Peter shook his head. “No, didn’t you hear? They asked Ray to be one of the judges this year.”

“You’re kidding!”

“I swear on my own life, dude.”

“But what about all the rumors that spread around last year after the contest was over? So many people thought he cheated.”

“Yeah, but no one could actually prove it. Especially when the whole scenario came from Joel Liu … totally made him look even crazier than he already did. Losing that contest really threw him over the edge.”

“True. I just assumed they would want to avoid the controversy.”

“They probably did that so he couldn’t enter again. If the rumors are true, what would stop him from doing it again this year?”

I contemplated that while we headed back into the kitchen and got into our morning zones. Peter revved up the appliances while I prepped the dining room to perfection before our first customers of the day arrived.

After all the chaos at Asia Village in the past handful of months, we needed something good to happen at the plaza. And winning this contest would definitely be good.


Asia Village, nestled away in the city of Fairview Park, was my home away from home, and not just because the restaurant was conveniently tucked inside. No, these days, I spent a lot of time in the enclosed shopping center taking advantage of everything it had to offer. When I wasn’t browsing the shelves of my favorite bookstore, the Modern Scroll, I was getting drinks with my newest friend, Rina Su, at the karaoke bar, the Bamboo Lounge. And you can’t forget the salon, Asian Accents, where I always went to get my hair cut and dyed by Jasmine Ming, who I say is the “best in the Midwest.” Aside from that, we had an Asian grocery, an herbal shop, a gift shop, and just about anything else you could think of. It was your one-stop Asian shopping experience.

It was lunchtime at the plaza and my mother and grandmother had stopped by for some noodles before heading off to do whatever it was they did during the day. We were huddled in a circle in Esther’s store, Chin’s Gifts, talking about the upcoming contest. Esther is my mother’s best friend and an aunt of sorts. She does things like lecture me on my behavior and comment on my posture.

“If the Shen family wins this year, Ho-Lee Noodle House will lose face again,” my mother told the group. “We must beat them.”

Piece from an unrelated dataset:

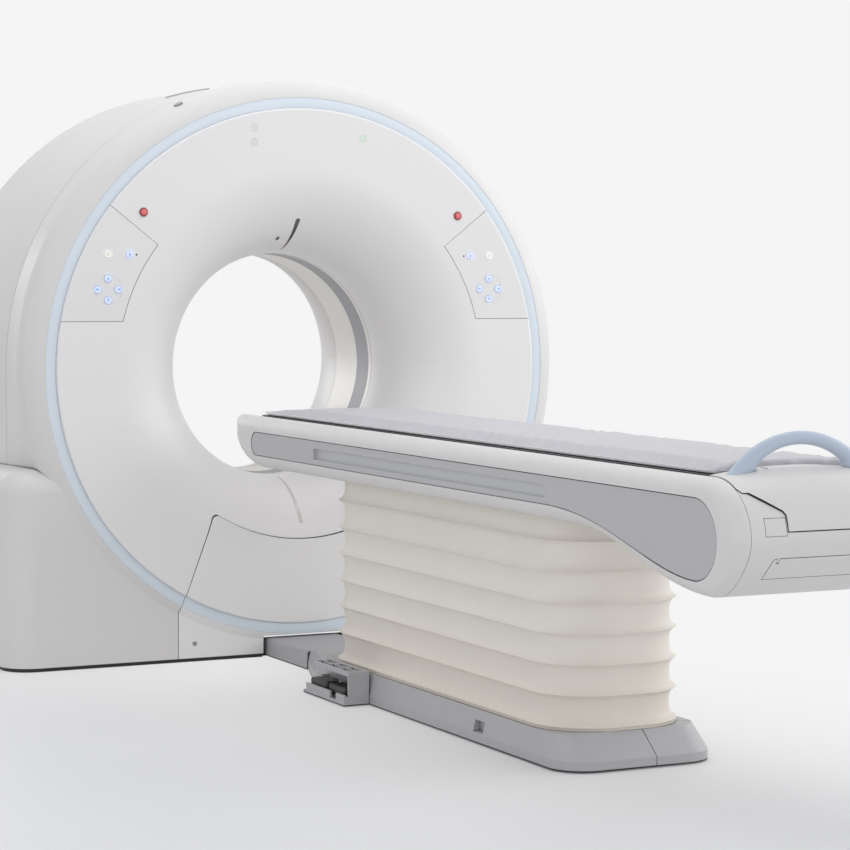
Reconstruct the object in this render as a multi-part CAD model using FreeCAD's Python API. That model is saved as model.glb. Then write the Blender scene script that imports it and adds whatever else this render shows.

My mother, Betty Lee, is best described as a spitfire. She’s small, sassy, and will tell you how it is whether you want to hear it or not. Her apple cheeks and quiet smile draw you in, but don’t underestimate her. Especially if she doesn’t like what you’re wearing.

“We will, Mom,” I replied. “Don’t worry about it so much. Peter and I have everything under control.”

Esther nodded in agreement. “Yes, this year you will win. I can sense these things.” She tapped her temple with her index finger, and her jade bangle bracelets slid up her arm almost to her elbow. She shook them back into place. “This year, you will have good luck.”

My grandmother, who was standing next to me, barely came up to my shoulders. And I am not by any means a tall person—I come in at a solid five feet four on a good day. She observed my mother and me, watching our lips move and trying to follow along. She blurted something rapidly in Hokkien—the Taiwanese dialect that my family spoke more often than not—and stared expectantly at my mother.

My mother replied, and they both nodded.

“What did she say?” I asked. My knowledge of the language was slipping and continued to dissipate for lack of use as I got older. I caught the word eat and that was it.